▶ **Written task**: Begin with the line containing "build_base()" and end with the line containing "bpy.data.objects.remove(obj)"; set down that block verbatim and nothing else.

▶ **Given data**:
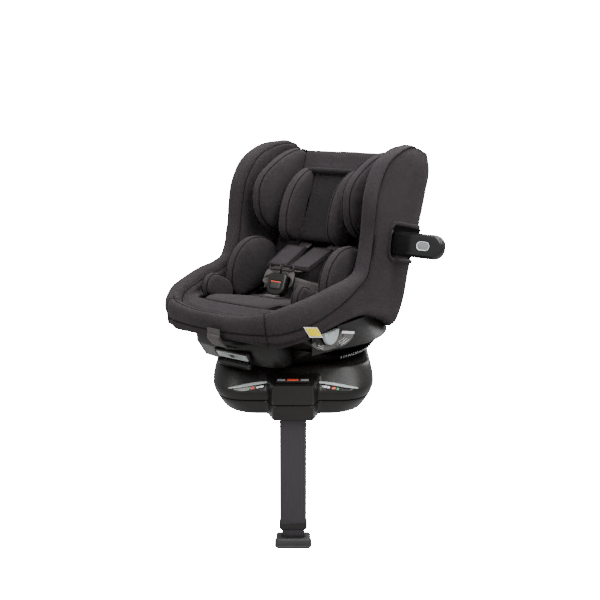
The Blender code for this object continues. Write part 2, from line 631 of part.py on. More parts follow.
def build_harness():
    for side, label in ((1, "left"), (-1, "right")):
        route = [(side * 0.044, *back_point(0.092, 0.036)), (side * 0.042, *back_point(0.076, 0.050)),
                 (side * 0.040, 0.078, 0.3320), (side * 0.034, 0.035, 0.3130),
                 (side * 0.027, -0.020, 0.2975), (side * 0.0215, -0.038, 0.2985)]
        ribbon(f"shoulder_strap_{label}", route, (1, 0, 0), 0.0175, 0.0024, WEBBING)
        pad_route = [(side * 0.0395, 0.0740, 0.3425), (side * 0.0335, 0.0310, 0.3232),
                     (side * 0.0295, -0.0220, 0.3085)]
        ribbon(f"shoulder_pad_{label}", pad_route, (1, 0, 0), 0.0270, 0.0130, PADDING)
        lap = [(side * 0.106, 0.032, 0.2460), (side * 0.094, 0.008, 0.2530),
               (side * 0.066, -0.024, 0.2640), (side * 0.036, -0.048, 0.2720)]
        ribbon(f"lap_strap_{label}", lap, (0.0, 0.35, 0.94), 0.0150, 0.0024, WEBBING)
        box(f"buckle_tongue_{label}", (0.0200, 0.0032, 0.0180),
            buckle_point(side * 0.0130, 0.0375, 0.0), STEEL, SWIVEL, BUCKLE_TURN, 0.0008)
    body = box("buckle_body", (0.054, 0.022, 0.056), buckle_point(0.0, 0.0, 0.0), BLACK, SWIVEL,
               BUCKLE_TURN, 0.006, 3)
    cut_box(body, (0.0276, 0.0124, 0.0176), buckle_point(0.0, -0.002, 0.0110), SWIVEL, BUCKLE_TURN)
    box("buckle_button", (0.0268, 0.0070, 0.0168), buckle_point(0.0, -0.002, 0.0102), RED, SWIVEL,
        BUCKLE_TURN, 0.0012)
    box("crotch_pad", (0.066, 0.058, 0.007), (0.0, -0.104, 0.2453), PADDING, SWIVEL,
        Matrix.Rotation(math.radians(-12.5), 4, "X"), 0.003)


# ---------------------------------------------------------------- side impact pods
def build_pod(side, label, deployed):
    """A pod on a pin at the front of its recess; stowed it points to the rear."""
    lean = math.radians(POD_LEAN)
    hinge_x = side * POD_HINGE[0]
    pivot = empty(f"pod_{label}_axis", (hinge_x, POD_HINGE[1], POD_HINGE[2]), SWIVEL)
    pivot.rotation_euler = (-lean, 0.0, 0.0)
    turn = Matrix.Rotation(math.radians(-90.0 * side if deployed else 0.0), 4, "Z")
    centre = turn @ Vector((0.0, 0.004 + POD_LENGTH / 2, 0.0))
    capsule = box(f"side_pod_{label}", (POD_DEPTH, POD_LENGTH, POD_HEIGHT), centre, GLOSS, pivot,
                  turn, 0.010, 4)
    cut_rod(capsule, 0.0044, 0.10, (0.0, 0.0, 0.0), (0, 0, 1), pivot, 20)
    outer = Vector((side * POD_DEPTH / 2, POD_LENGTH - 0.047, 0.0))
    cut_box(capsule, (0.0150, 0.0330, 0.0210), turn @ outer, pivot, turn)
    button = turn @ (outer - Vector((side * 0.0028, 0.0, 0.0)))
    box(f"pod_button_{label}", (0.0062, 0.0320, 0.0200), button, SILVER, pivot, turn, 0.0018)
    rod(f"pod_pin_{label}", 0.0040, POD_HEIGHT + 0.006, (0.0, 0.0, 0.0), (0, 0, 1), STEEL, pivot,
        sides=16)


build_base()
build_base_details()
build_leg()
build_isofix()
build_carriage()
build_cover()
build_seat_shell()
build_front()
build_cover_details()
build_headrest()
build_insert()
build_harness()
build_pod(1, "left", True)
build_pod(-1, "right", False)
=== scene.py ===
# Looks of the swivelling child car seat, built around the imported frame.
import json
import math

import bmesh
import bpy
import numpy as np
from mathutils import Matrix, Vector
from mathutils.bvhtree import BVHTree
from mathutils.kdtree import KDTree


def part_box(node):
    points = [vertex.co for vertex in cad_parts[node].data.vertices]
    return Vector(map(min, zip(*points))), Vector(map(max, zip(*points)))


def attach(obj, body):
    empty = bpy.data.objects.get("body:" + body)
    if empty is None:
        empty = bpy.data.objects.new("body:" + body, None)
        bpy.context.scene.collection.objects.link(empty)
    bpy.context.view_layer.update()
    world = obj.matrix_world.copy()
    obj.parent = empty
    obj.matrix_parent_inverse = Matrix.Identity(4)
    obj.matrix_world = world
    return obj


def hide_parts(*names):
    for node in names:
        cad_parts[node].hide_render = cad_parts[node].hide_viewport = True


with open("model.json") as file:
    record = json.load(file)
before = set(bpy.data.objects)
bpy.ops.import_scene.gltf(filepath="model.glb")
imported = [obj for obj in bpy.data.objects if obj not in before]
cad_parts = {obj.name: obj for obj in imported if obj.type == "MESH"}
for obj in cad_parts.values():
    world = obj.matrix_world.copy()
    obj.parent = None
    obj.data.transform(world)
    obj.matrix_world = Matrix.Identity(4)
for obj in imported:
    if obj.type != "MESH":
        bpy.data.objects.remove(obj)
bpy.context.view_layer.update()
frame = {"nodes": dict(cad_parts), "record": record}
JOINTS = {joint["name"]: joint for joint in frame["record"]["behaviour"]["joints"]}
SIDES = ((1, "left"), (-1, "right"))
BODIES = frame["record"]["behaviour"]["bodies"]
SLOTS = {part["node"]: part["material_slot"] for part in frame["record"]["subparts"]}

# ---------------------------------------------------------------- frames of reference
# The seat is drawn facing -Y about the swivel axis, then turned to where it rests.
RECLINE_AXIS = Vector(JOINTS["seat_recline"]["axis"])
SEAT_TURN = Matrix.Rotation(math.atan2(-RECLINE_AXIS.y, -RECLINE_AXIS.x), 4, "Z")
RISE = SEAT_TURN.inverted() @ Vector(JOINTS["headrest_height"]["axis"])
BACK_LEAN = math.atan2(RISE.y, RISE.z)
BACK_FOOT = (0.120, 0.245)      # y, z where the backrest's face starts, in the seat's frame


def side_label(side):
    return "left" if side > 0 else "right"


def seat_middle(node):
    """The middle of a CAD node's box, in the seat's frame."""
    low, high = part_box(node)
    return SEAT_TURN.inverted() @ ((low + high) / 2)


def back(x, up, out):
    """A point of the seat's frame, up along the backrest and out in front of it."""
    y = BACK_FOOT[0] + up * math.sin(BACK_LEAN) - out * math.cos(BACK_LEAN)
    z = BACK_FOOT[1] + up * math.cos(BACK_LEAN) + out * math.sin(BACK_LEAN)
    return Vector((x, y, z))


# ---------------------------------------------------------------- materials
def new_material(name):
    mat = bpy.data.materials.new(name)
    mat.use_nodes = True
    nodes = mat.node_tree.nodes
    return mat, nodes, mat.node_tree.links, nodes["Principled BSDF"]


def set_inputs(node, values):
    for name, value in values.items():
        node.inputs[name].default_value = value


def noise_colour(nodes, links, coords, scale, low, high, detail=3.0, stretch=None):
    """A colour that wanders between two tones."""
    source = coords.outputs["Object"]
    if stretch:
        mapping = nodes.new("ShaderNodeMapping")
        mapping.inputs["Scale"].default_value = stretch
        links.new(source, mapping.inputs["Vector"])
        source = mapping.outputs["Vector"]
    noise = nodes.new("ShaderNodeTexNoise")
    set_inputs(noise, {"Scale": scale, "Detail": detail})
    links.new(source, noise.inputs["Vector"])
    ramp = nodes.new("ShaderNodeValToRGB")
    ramp.color_ramp.elements[0].position = 0.32
    ramp.color_ramp.elements[1].position = 0.68
    ramp.color_ramp.elements[0].color = (*low, 1.0)
    ramp.color_ramp.elements[1].color = (*high, 1.0)
    links.new(noise.outputs["Fac"], ramp.inputs["Fac"])
    return ramp.outputs["Color"], noise.outputs["Fac"]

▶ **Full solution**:
build_base()
build_base_details()
build_leg()
build_isofix()
build_carriage()
build_cover()
build_seat_shell()
build_front()
build_cover_details()
build_headrest()
build_insert()
build_harness()
build_pod(1, "left", True)
build_pod(-1, "right", False)
=== scene.py ===
# Looks of the swivelling child car seat, built around the imported frame.
import json
import math

import bmesh
import bpy
import numpy as np
from mathutils import Matrix, Vector
from mathutils.bvhtree import BVHTree
from mathutils.kdtree import KDTree


def part_box(node):
    points = [vertex.co for vertex in cad_parts[node].data.vertices]
    return Vector(map(min, zip(*points))), Vector(map(max, zip(*points)))


def attach(obj, body):
    empty = bpy.data.objects.get("body:" + body)
    if empty is None:
        empty = bpy.data.objects.new("body:" + body, None)
        bpy.context.scene.collection.objects.link(empty)
    bpy.context.view_layer.update()
    world = obj.matrix_world.copy()
    obj.parent = empty
    obj.matrix_parent_inverse = Matrix.Identity(4)
    obj.matrix_world = world
    return obj


def hide_parts(*names):
    for node in names:
        cad_parts[node].hide_render = cad_parts[node].hide_viewport = True


with open("model.json") as file:
    record = json.load(file)
before = set(bpy.data.objects)
bpy.ops.import_scene.gltf(filepath="model.glb")
imported = [obj for obj in bpy.data.objects if obj not in before]
cad_parts = {obj.name: obj for obj in imported if obj.type == "MESH"}
for obj in cad_parts.values():
    world = obj.matrix_world.copy()
    obj.parent = None
    obj.data.transform(world)
    obj.matrix_world = Matrix.Identity(4)
for obj in imported:
    if obj.type != "MESH":
        bpy.data.objects.remove(obj)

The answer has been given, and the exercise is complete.